The final area of cultural entrainment in Vienna (that I want to write about) is the Prater, a large public amusement park. The 1873 World’s Fair was held there. It has a really large ferris wheel and a really narrow gauge railway. (For more about railway gauges read here and here). It also has roasted chestnuts and popcorn.
Speaking of popcorn. One day I’m wandering around Vienna, doing my best not to appear as a vagrant, when I ran into a co-worker who told me that a bunch of people were going to see the midnight showing of the Rocky Horror Picture show at a movie theatre in town. Except it wasn’t at midnight its was at 8PM. Why he called it the midnight showing is a mystery that will never be solved.

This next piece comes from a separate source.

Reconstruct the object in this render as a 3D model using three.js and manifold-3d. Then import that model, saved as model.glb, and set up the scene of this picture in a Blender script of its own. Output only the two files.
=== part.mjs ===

I showed up at the appointed time at the correct theatre and there were about 20 people lined up to see the movie and they were all being searched. Apparently, the theatre had played the movie the night before and the audience had shown up with newspapers, rice, toast, toilet paper, water pistols; all the accoutrements required to participate in the movie while watching it, and the theatre had decided they weren’t having that nonsense happen again. (For those wondering what the big deal is, here’s a link to a webpage on how to watch the movie in a theatre – they call it the Virgin’s Guide to participation. https://www.rockyhorror.com/participation/virgins.php. Among their suggestions – go sober the first time. They also have a prop list with suggestions about what to take with you).
So, we got into the theatre, naked of our toys. I bought popcorn. I couldn’t take the popcorn into the screening room, I had to eat it in the lobby. No food in the screening room, that was a standing rule, not just one instituted for us. I noted they offered coffee and sachertorte, also only to be eaten in the lobby.
One of the things about watching the Rocky Horror in a theatre, is the audience talks back to the screen. Not tonight. Every time someone talked back to the movie, an usher removed them from the screening. By the time the film was over, I was the only one left in the theatre.
But at least it was one cultural event in Vienna that I actually attended.